Released on multiple formats including limited and standard edition vinyl, CD and digital formats, Let The Music (Take Control) is released via Modern Sky on Fri 20 June 2025. The Farm’s return to the studio was inspired by renewed creativity, a sense of lost time and the rapturous response to live versions of new material. Being added to BBC Radio 2’s playlist on the release of 2024’s self-released single, Feel The Love, the original ‘heyday’ line-up decided to attend to unfinished business.
Produced in the company of Mike Cave (The Charlatans, Bloc Party) in Liverpool, the future-facing album has been preceded by another, two previous singles, Forever And Ever and Moment In Time. The Farm’s last album was 1994's US-only release of Hullabaloo, following up their career-to-date defining breakthrough and UK No.1 album, Spartacus, which wrote the enduring tracks, All Together Now and Groovy Train onto the list of unforgotten and unforgettable all-time classic singles.
The Farm’s absence from the list of new releases hasn’t meant being absent from the stage, with the band continuing to tour over the last decade. Maintaining that pace around the release of Let The Music (Take Control) and into the summer, all confirmed
UK and Ireland shows for 2025 are as follows:
Sat 7 Jun – Doncaster, Donny Fest 2025
Fri 25 Jul - Killimy, Forest Festival 2025
Sun 24 Aug - Darlington, The Darlington Arena
Sat 25 Oct – Manchester, Bowlers, Adored 2025
For the most up-to-date ticket information, as well as album pre-orders and bundles visit https://thefarmmusic.co.uk/
Completed by Steve Grimes (guitar/keys), The Farm hold a distinct place in British popular culture, exporting the North of England’s world famous dance-laced indie scene, alongside Stone Roses and Happy Mondays and showing how rooted they had become in Balearic dance culture via their appearance in the era-defining documentary A Short Film About Chilling.

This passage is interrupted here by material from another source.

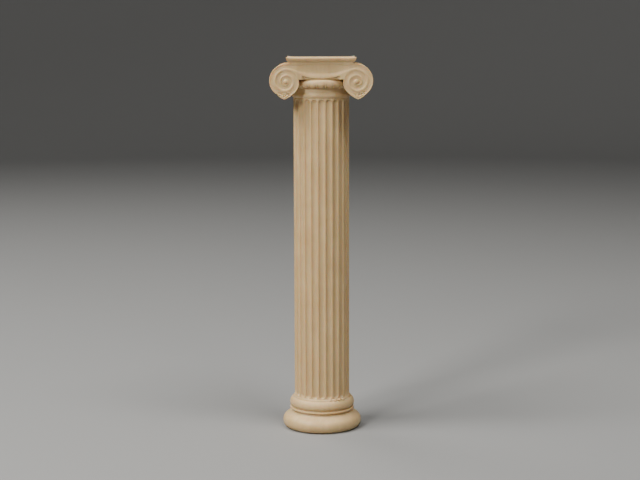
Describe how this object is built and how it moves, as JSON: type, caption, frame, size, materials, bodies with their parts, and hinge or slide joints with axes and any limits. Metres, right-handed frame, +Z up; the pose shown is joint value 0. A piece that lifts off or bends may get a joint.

Produced by Madness front man, Suggs, the release of their cover of The Monkees’ Stepping Stone in 1990 provided the momentum for the band’s rise to chart prominence in the months that followed.
Renowned campaigners for justice, not least in connection with the city of Liverpool’s search for truth and justice in connection with the 1989 Hillsborough Stadium disaster, the band formed The Justice Tonight Band with Mick Jones of The Clash in 2011, going on to support Stone Roses at their huge reunion shows. Evolving under the weight of significant momentum to become The Justice Collective a year later, The Farm were the catalyst for the 2012 Christmas UK Singles Chart No 1 cover of He Ain’t Heavy, with collaborators as diverse as Paul McCartney, Holly Johnson, Paloma Faith, Paul Heaton, Robbie Williams and football legend, Kenny Dalglish.
In 2014 they teamed up with the Premier League to commemorate the 100th anniversary of the WWI Christmas Truce, raising money for the Red Cross/Shorncliffe Trust by recording a version of All Together Now with artists such as Clean Bandit, Gorgon City, Suggs, The Proclaimers, Mick Jones and Leo Sayer.
Written about the 1914 Christmas Day Armistice which saw British and German troops lay down weapons for a game of football, All Together Now stands as The Farm’s biggest hit to date, reaching No.4 on the UK Singles Chart. It has been covered on numerous occasions, remaining an enduring message of hope across generations.